Stored dataset items
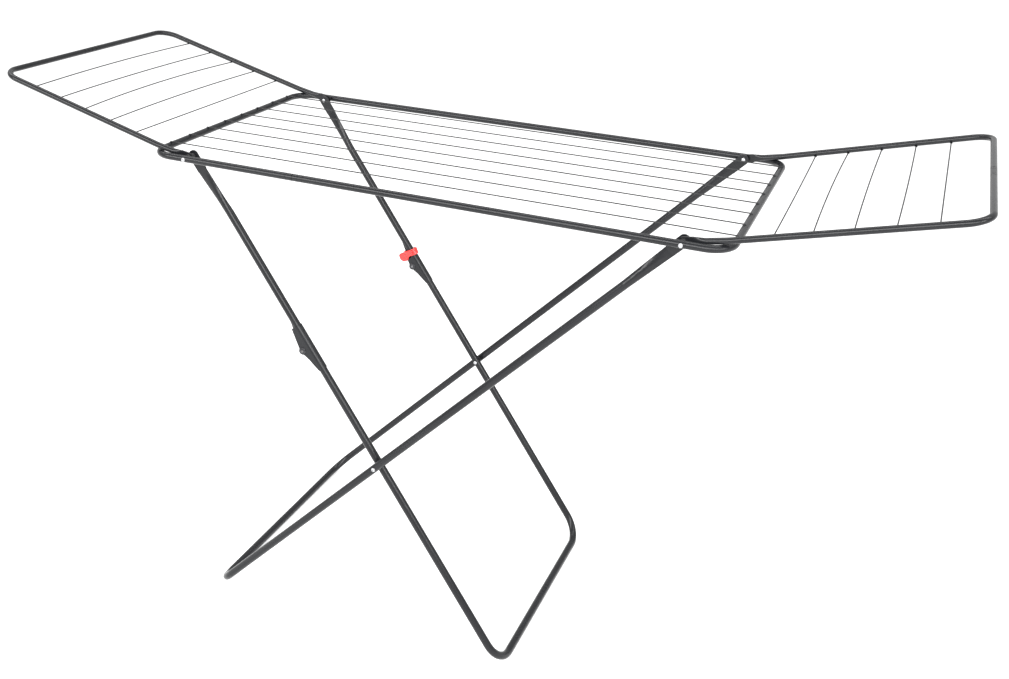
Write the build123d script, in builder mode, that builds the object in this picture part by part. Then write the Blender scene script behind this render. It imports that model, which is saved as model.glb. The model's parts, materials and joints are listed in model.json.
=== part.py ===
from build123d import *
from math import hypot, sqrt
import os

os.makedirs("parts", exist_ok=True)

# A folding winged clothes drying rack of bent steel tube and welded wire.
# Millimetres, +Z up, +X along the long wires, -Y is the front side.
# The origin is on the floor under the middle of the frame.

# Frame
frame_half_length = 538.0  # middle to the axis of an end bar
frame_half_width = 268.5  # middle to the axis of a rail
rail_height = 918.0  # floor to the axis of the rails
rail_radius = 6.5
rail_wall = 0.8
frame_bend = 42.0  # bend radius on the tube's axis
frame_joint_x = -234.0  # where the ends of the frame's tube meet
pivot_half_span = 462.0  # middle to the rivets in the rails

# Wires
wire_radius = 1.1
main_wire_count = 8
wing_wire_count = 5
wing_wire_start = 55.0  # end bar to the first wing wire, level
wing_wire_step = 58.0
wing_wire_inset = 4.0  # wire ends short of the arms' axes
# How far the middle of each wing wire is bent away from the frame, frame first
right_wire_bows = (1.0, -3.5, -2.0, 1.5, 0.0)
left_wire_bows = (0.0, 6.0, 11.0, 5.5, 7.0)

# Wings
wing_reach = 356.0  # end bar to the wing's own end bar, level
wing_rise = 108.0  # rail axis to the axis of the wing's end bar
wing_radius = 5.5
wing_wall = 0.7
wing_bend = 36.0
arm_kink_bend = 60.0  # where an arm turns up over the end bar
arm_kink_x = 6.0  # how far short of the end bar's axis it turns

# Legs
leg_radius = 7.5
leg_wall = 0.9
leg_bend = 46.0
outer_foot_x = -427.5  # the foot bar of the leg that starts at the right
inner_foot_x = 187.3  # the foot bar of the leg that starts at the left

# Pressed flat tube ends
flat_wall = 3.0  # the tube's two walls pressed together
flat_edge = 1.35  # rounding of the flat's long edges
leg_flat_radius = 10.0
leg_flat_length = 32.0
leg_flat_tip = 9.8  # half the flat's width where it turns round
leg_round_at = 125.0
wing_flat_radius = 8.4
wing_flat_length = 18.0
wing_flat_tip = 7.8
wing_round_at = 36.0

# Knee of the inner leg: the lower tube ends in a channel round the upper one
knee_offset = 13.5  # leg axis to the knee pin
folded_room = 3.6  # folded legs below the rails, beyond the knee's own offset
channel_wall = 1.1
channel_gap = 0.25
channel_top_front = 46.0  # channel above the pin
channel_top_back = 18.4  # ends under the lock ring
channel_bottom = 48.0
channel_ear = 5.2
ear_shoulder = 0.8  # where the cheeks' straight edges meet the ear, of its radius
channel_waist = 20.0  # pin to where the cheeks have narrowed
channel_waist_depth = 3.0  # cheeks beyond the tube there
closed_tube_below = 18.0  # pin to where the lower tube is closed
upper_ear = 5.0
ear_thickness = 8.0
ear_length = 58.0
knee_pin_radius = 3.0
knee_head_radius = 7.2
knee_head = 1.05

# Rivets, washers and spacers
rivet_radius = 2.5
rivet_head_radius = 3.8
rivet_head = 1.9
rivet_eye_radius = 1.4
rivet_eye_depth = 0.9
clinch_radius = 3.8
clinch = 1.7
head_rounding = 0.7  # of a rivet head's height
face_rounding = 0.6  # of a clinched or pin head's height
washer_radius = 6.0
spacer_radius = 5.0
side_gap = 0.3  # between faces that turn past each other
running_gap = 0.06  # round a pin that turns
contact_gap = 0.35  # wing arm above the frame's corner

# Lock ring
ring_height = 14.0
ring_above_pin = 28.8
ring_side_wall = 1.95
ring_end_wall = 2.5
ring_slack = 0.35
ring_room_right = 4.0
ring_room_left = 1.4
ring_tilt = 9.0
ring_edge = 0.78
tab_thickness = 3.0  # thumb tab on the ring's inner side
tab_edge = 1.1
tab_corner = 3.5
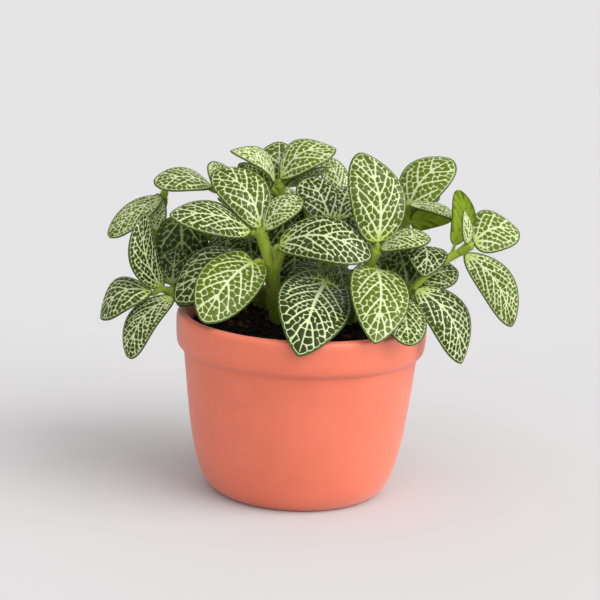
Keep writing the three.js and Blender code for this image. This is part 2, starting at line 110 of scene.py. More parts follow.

(Request):
Filter the records above and return every line that holds the word "this".

(Solved exercise):
Write the build123d script, in builder mode, that builds the object in this picture part by part. Then write the Blender scene script behind this render. It imports that model, which is saved as model.glb. The model's parts, materials and joints are listed in model.json.
Keep writing the three.js and Blender code for this image. This is part 2, starting at line 110 of scene.py. More parts follow.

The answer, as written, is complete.